Zombies have infested a fallen America. A young girl named Temple is on the run. Haunted by her past and pursued by a killer, Temple is surrounded by death and danger, hoping to be set free.

For twenty-five years, civilization has survived in meager enclaves, guarded against a plague of the dead. Temple wanders this blighted landscape, keeping to herself and keeping her demons inside her heart. She can't remember a time before the zombies, but she does remember an old man who took her in and the younger brother she cared for until the tragedy that set her on a personal journey toward redemption. Moving back and forth between the insulated remnants of society and the brutal frontier beyond, Temple must decide where ultimately to make a home and find the salvation she seeks.

It took me a few chapters to settle into The Reapers are the Angels because of the writing style. There are no quotation marks for dialogue, which made it sometimes confusing to know when someone started speaking. However, Temple, our main character, has a very distinctive, Southern voice, so she was relatively easy to pick out but not as clear on her meaning. I found it very hard to relate to her and to care about what happened to her. I was more intrigued by the world than I was in her, but it was enough to keep me reading.
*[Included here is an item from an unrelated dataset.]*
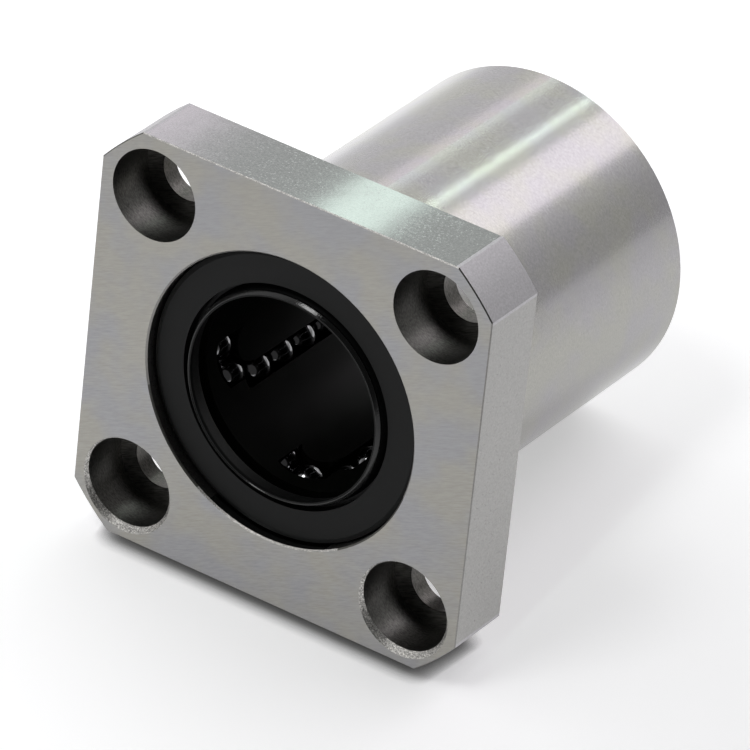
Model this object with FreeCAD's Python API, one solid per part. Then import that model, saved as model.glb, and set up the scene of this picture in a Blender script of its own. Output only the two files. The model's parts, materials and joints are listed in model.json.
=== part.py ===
import FreeCAD, Part
import math
import os

# A square flange linear ball bearing for a 20 mm shaft, sealed at both ends.
# All lengths are in millimetres and all angles in degrees.
# The shaft's axis is Y. The flange seats on the plane Y = 0, its front face looks along -Y,
# the barrel runs along +Y, and the four flats of the flange face +X, -X, +Z and -Z.

# Sizes of the running parts: shaft, balls and the steel that they run on
SHAFT_DIAMETER = 20.0
BALL_DIAMETER = 3.572
BALL_GAP = 0.03
CIRCUIT_COUNT = 5
FIRST_LOAD_ROW_ANGLE = -78.0
BALLS_IN_EACH_TURN = 3
TURN_LIFT = 0.42
RETURN_RELIEF = 0.878
LAND_ANGLE = 26.0
RAMP_LENGTH = 1.0
RAMP_SETBACK = 0.9
ROW_SHIFTS = (0.75, -0.2, 0.8, -0.6, -0.7)

# Sizes of the flanged sleeve
BARREL_WALL = 1.55
OVERALL_LENGTH = 42.0
BARREL_END_CHAMFER = 0.5
FLANGE_THICKNESS = 7.3
FLANGE_FRONT_BREAK = 0.1
FLANGE_REAR_CHAMFER = 0.15
MOUTH_CHAMFER = 0.15

# Sizes of the screw holes, and the steel left round them, which makes the bolt circle 43 mm and the flange
# 54 mm turned and 42 mm across its flats
BOLT_COUNT = 4
BOLT_HOLE_DIAMETER = 5.5
COUNTERBORE_DIAMETER = 9.0
COUNTERBORE_DEPTH = 5.4
COUNTERBORE_TO_BORE = 2.55
COUNTERBORE_TO_RIM = 1.0
COUNTERBORE_TO_FLAT = 1.2972

# The rims of the lower two counterbores are broken by hand, more at the bottom than at the top
RIM_BREAK = 0.3
RIM_BREAK_DROP = 0.25

# Sizes of the ball retainer
RETAINER_SHAFT_CLEARANCE = 0.25
RETAINER_SLEEVE_CLEARANCE = 0.15
BALL_CLEARANCE = 0.1
TRACK_STEP_DEPTH = 1.0
RETAINER_END_WALL = 0.4
RETAINER_END_PLAY = 0.06

# Sizes of the retaining rings that hold the retainer in
RING_THICKNESS = 1.0
RING_HEIGHT = 1.75
RING_GROOVE_DEPTH = 0.5
RING_CLEARANCE = 0.04
RING_OPENING_ANGLE = 34.0

# Sizes of the rubber end seals
SEAL_RECESS = 1.0
SEAL_SHOULDER_RADIUS = 0.6
SEAL_SEAT_CLEARANCE = 0.02
SEAL_FACE_WIDTH = 2.75
SEAL_GROOVE_WIDTH = 0.3
SEAL_GROOVE_DEPTH = 1.1
LIP_RISE = 0.55
LIP_LAND_LENGTH = 0.35
LIP_EDGE_WIDTH = 0.12
LIP_UNDERCUT = 0.32

# Places worked out from the sizes
origin = FreeCAD.Vector(0, 0, 0)
along_shaft = FreeCAD.Vector(0, 1, 0)
front_y = -FLANGE_THICKNESS
rear_y = OVERALL_LENGTH - FLANGE_THICKNESS
middle_y = (front_y + rear_y) / 2

ball_radius = BALL_DIAMETER / 2
shaft_radius = SHAFT_DIAMETER / 2
track_radius = ball_radius + BALL_CLEARANCE
load_row_radius = shaft_radius + ball_radius
land_radius = shaft_radius + BALL_DIAMETER
end_bore_radius = land_radius + RETURN_RELIEF
barrel_radius = end_bore_radius + BARREL_WALL
return_row_radius = end_bore_radius - RETAINER_SLEEVE_CLEARANCE / 2 - ball_radius

bolt_circle_radius = end_bore_radius + COUNTERBORE_TO_BORE + COUNTERBORE_DIAMETER / 2
first_bolt_angle = 180.0 / BOLT_COUNT
bolt_side = bolt_circle_radius * math.sin(math.radians(first_bolt_angle))
flange_radius = bolt_circle_radius + COUNTERBORE_DIAMETER / 2 + COUNTERBORE_TO_RIM
half_across_flats = bolt_side + COUNTERBORE_DIAMETER / 2 + COUNTERBORE_TO_FLAT

ball_pitch = BALL_DIAMETER + BALL_GAP
turn_step_angle = 180.0 / BALLS_IN_EACH_TURN
turn_radius = ball_pitch / (2 * math.sin(math.radians(turn_step_angle / 2)))
circuit_angle = 360.0 / CIRCUIT_COUNT

# The seal, the ring and the end play take the same length at both ends, and the rest is the retainer's
end_stack = SEAL_RECESS + SEAL_GROOVE_DEPTH + LIP_EDGE_WIDTH + RING_THICKNESS + 3 * RING_CLEARANCE
retainer_room = OVERALL_LENGTH - 2 * (end_stack + RETAINER_END_PLAY)
turn_length = turn_radius + track_radius + RETAINER_END_WALL
balls_in_row = int((retainer_room - 2 * turn_length) / ball_pitch)
row_length = balls_in_row * ball_pitch
row_start_y = middle_y - row_length / 2
row_end_y = middle_y + row_length / 2
retainer_start_y = front_y + end_stack + RETAINER_END_PLAY
retainer_end_y = rear_y - end_stack - RETAINER_END_PLAY

# Each turn lies in a plane lifted off the shaft, through a point over the load row and the return row
turn_entry_radius = load_row_radius + TURN_LIFT
row_separation = 2 * turn_radius
return_angle_cosine = (turn_entry_radius**2 + return_row_radius**2 - row_separation**2) / (
    2 * turn_entry_radius * return_row_radius)
return_angle = math.degrees(math.acos(return_angle_cosine))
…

I'm not sure how things got to where they are, but the world (at least the US from what we witness) is overrun with zombies aka meatskins aka slugs. Temple has been living on a small island for a few years, but at the beginning of the novel she realizes it's time to go. She ends up at a relatively safe place, a community of people held up in office buildings, but she makes enemies with the wrong man and is forced to leave. From that point on she's on the run, since that man, Moses Todd, is out to get her. During her journey she meets up with some very interesting characters and even picks up a traveling companion. Moses is never far behind though.

Even though Temple is on the run, I never felt a sense of urgency. The narrative was very detached and it seemed as though Temple didn't even care that a man who wants her dead is following her across the country. It was almost like the events were happening separate from her rather than to her, another reason why I just didn't care where she ends up.
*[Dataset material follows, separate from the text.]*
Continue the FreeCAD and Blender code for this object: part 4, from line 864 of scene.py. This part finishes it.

There are some very disturbing scenes throughout the book and there is a lot of gore. Temple is good with a knife and takes down many meatskins, and a few...I'm not even sure what they are, mutant humans, I suppose. We're not spared any of the carnage. I kept reading in hopes of learning more about how the zombies got there, but we're basically told it's been that way all of Temple's life, and that's that. Overall, this book just was not for me.

1 comment:

  1. I felt very similarly about this book and also mentioned in my review that I felt a certain disconnect from the story. Temple was an interesting character though wasn't she? Great review!